● **PROBLEM TO SOLVE**: Scan the data below for the string "Write". Copy every line where it appears.

● **RECORDED DATA**:
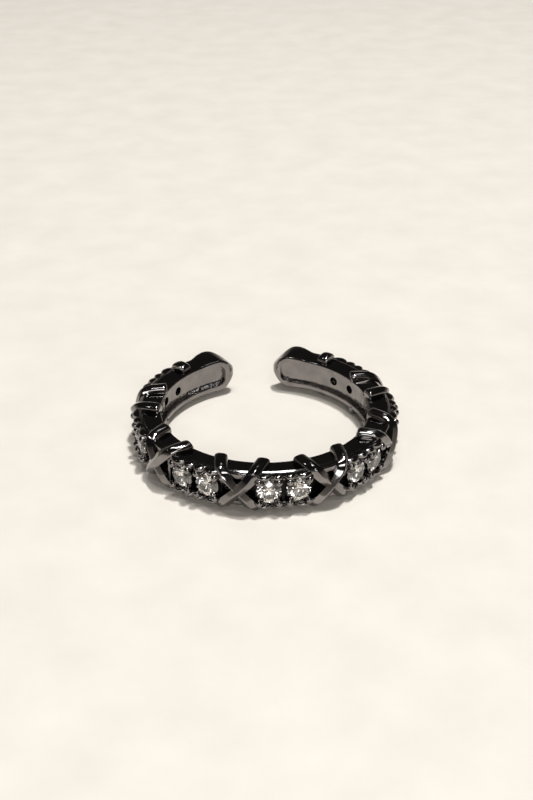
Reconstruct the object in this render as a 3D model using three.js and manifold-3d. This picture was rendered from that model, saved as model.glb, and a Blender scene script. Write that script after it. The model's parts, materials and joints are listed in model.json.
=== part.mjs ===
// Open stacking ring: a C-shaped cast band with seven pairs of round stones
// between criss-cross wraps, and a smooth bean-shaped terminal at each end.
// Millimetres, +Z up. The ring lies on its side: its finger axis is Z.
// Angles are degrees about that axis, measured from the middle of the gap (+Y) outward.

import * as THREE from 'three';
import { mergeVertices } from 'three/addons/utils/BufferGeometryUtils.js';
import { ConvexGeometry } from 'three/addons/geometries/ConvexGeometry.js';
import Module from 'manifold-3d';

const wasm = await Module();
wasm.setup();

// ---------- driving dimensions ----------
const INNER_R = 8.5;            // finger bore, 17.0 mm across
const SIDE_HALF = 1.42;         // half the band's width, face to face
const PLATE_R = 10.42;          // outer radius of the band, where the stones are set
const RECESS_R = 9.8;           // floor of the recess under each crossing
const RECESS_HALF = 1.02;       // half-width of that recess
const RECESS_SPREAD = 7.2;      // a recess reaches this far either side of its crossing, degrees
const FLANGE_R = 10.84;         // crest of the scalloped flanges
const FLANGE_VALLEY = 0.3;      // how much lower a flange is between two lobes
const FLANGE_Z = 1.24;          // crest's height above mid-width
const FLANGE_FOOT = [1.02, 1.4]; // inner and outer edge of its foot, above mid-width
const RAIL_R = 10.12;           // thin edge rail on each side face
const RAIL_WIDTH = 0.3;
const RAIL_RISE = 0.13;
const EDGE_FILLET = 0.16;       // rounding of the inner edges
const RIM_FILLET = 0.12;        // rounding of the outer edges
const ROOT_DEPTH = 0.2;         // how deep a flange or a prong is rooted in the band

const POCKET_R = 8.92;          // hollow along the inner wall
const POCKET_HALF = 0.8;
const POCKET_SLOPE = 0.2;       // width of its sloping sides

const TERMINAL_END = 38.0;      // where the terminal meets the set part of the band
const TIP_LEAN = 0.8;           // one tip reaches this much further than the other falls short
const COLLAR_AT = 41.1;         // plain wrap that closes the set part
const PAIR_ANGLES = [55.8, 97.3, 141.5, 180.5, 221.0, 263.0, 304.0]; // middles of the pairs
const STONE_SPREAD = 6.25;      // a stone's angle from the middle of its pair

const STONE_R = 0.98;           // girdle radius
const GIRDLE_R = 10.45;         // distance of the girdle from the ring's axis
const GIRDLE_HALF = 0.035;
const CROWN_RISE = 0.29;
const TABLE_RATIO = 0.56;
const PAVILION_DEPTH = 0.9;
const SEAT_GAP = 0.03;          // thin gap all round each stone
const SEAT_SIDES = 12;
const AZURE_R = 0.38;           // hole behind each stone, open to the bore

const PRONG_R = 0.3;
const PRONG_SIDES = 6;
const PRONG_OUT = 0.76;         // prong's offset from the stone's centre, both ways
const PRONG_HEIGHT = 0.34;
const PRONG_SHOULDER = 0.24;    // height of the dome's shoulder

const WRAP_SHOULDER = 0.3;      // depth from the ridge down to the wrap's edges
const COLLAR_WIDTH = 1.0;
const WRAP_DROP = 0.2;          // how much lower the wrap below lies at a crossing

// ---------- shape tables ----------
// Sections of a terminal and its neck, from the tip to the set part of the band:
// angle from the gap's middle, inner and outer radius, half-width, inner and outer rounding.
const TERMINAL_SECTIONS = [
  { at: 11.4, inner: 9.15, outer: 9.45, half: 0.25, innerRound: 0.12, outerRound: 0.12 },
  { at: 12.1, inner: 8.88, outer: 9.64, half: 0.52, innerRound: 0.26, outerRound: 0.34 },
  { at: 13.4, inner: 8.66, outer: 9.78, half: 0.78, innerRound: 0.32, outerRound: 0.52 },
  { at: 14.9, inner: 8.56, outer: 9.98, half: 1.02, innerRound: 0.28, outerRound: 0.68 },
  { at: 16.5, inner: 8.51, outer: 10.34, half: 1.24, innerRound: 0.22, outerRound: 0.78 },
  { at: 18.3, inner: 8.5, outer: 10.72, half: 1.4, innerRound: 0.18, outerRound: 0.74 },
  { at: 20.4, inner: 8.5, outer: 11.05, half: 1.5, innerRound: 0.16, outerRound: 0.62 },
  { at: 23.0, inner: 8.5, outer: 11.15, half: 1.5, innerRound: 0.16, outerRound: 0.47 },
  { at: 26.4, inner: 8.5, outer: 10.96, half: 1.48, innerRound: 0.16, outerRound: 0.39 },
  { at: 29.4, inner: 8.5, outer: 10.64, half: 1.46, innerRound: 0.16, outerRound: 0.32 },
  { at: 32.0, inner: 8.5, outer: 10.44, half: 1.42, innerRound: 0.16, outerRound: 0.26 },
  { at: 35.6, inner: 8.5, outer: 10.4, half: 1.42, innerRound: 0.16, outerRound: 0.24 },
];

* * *

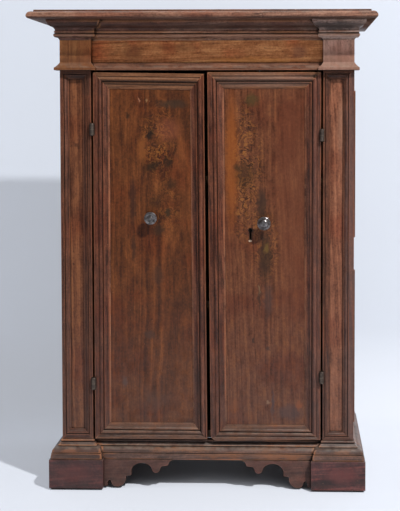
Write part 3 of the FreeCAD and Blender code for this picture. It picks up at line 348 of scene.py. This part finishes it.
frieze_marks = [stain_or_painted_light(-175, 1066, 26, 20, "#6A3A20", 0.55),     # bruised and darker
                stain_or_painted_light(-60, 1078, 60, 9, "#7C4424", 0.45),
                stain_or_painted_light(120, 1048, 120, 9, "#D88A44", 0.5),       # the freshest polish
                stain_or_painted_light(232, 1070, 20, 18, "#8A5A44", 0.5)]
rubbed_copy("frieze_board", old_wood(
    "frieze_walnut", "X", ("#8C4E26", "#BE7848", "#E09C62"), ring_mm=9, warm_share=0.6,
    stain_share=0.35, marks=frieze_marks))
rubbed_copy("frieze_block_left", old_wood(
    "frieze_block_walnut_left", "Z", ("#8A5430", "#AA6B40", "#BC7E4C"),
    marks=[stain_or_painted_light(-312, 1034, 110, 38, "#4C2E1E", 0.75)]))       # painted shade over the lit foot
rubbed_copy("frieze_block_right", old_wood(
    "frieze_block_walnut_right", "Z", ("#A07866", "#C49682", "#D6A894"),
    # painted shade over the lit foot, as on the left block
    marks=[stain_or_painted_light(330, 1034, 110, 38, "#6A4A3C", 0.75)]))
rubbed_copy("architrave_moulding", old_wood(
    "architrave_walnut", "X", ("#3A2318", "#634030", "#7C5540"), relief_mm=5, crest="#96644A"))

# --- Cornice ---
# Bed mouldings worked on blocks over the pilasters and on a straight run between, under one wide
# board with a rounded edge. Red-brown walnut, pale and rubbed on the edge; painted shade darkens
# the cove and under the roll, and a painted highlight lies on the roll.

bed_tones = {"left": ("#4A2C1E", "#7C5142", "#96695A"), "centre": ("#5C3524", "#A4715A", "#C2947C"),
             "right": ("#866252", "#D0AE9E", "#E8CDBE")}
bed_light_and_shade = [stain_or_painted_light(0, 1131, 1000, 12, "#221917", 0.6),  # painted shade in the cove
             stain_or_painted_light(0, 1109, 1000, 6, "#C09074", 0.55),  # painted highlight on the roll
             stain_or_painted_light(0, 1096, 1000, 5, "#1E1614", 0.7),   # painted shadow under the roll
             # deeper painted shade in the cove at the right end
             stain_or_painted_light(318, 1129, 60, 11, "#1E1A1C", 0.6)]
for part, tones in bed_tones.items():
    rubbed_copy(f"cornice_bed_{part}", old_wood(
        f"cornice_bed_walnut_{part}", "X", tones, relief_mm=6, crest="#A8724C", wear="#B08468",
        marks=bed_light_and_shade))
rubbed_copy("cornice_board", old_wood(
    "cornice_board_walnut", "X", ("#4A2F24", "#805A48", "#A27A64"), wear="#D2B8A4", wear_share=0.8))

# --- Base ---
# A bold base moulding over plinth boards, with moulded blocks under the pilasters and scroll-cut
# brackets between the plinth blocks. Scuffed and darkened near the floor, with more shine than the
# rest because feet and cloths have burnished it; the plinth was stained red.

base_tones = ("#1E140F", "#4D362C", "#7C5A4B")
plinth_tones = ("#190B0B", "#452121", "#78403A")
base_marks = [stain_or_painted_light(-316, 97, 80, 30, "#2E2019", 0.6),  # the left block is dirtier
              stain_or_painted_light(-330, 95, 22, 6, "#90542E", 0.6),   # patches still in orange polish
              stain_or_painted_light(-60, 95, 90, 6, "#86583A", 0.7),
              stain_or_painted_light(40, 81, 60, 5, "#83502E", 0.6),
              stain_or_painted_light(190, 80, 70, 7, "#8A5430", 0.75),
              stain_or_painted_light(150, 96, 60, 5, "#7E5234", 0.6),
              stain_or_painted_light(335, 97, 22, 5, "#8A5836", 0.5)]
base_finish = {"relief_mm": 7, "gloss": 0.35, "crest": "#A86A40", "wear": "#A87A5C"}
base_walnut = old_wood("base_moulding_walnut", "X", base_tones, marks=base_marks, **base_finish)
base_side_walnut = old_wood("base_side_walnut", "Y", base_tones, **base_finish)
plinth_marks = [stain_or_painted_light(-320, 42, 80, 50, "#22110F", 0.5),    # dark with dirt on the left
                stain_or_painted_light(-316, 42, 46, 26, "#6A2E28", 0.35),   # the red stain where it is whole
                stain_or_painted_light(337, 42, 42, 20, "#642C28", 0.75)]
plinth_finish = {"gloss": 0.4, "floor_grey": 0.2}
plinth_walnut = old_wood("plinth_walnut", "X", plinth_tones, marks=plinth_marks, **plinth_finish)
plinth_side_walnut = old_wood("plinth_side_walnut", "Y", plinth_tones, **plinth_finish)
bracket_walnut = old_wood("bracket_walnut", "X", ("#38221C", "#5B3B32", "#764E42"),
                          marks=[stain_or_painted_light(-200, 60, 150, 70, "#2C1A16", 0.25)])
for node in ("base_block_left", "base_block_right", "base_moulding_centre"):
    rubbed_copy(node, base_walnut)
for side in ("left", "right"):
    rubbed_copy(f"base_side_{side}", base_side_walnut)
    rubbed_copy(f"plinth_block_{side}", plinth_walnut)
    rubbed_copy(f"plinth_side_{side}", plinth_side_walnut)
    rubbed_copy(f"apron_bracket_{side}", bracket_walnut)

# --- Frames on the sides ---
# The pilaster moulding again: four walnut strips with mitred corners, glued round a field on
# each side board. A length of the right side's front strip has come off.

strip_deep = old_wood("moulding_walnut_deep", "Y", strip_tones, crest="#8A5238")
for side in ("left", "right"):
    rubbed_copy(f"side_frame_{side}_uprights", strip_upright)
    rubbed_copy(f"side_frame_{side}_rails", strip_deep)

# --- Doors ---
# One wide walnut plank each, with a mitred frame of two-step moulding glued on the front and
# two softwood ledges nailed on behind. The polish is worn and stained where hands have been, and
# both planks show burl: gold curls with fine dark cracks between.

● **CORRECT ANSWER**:
Reconstruct the object in this render as a 3D model using three.js and manifold-3d. This picture was rendered from that model, saved as model.glb, and a Blender scene script. Write that script after it. The model's parts, materials and joints are listed in model.json.
Write part 3 of the FreeCAD and Blender code for this picture. It picks up at line 348 of scene.py. This part finishes it.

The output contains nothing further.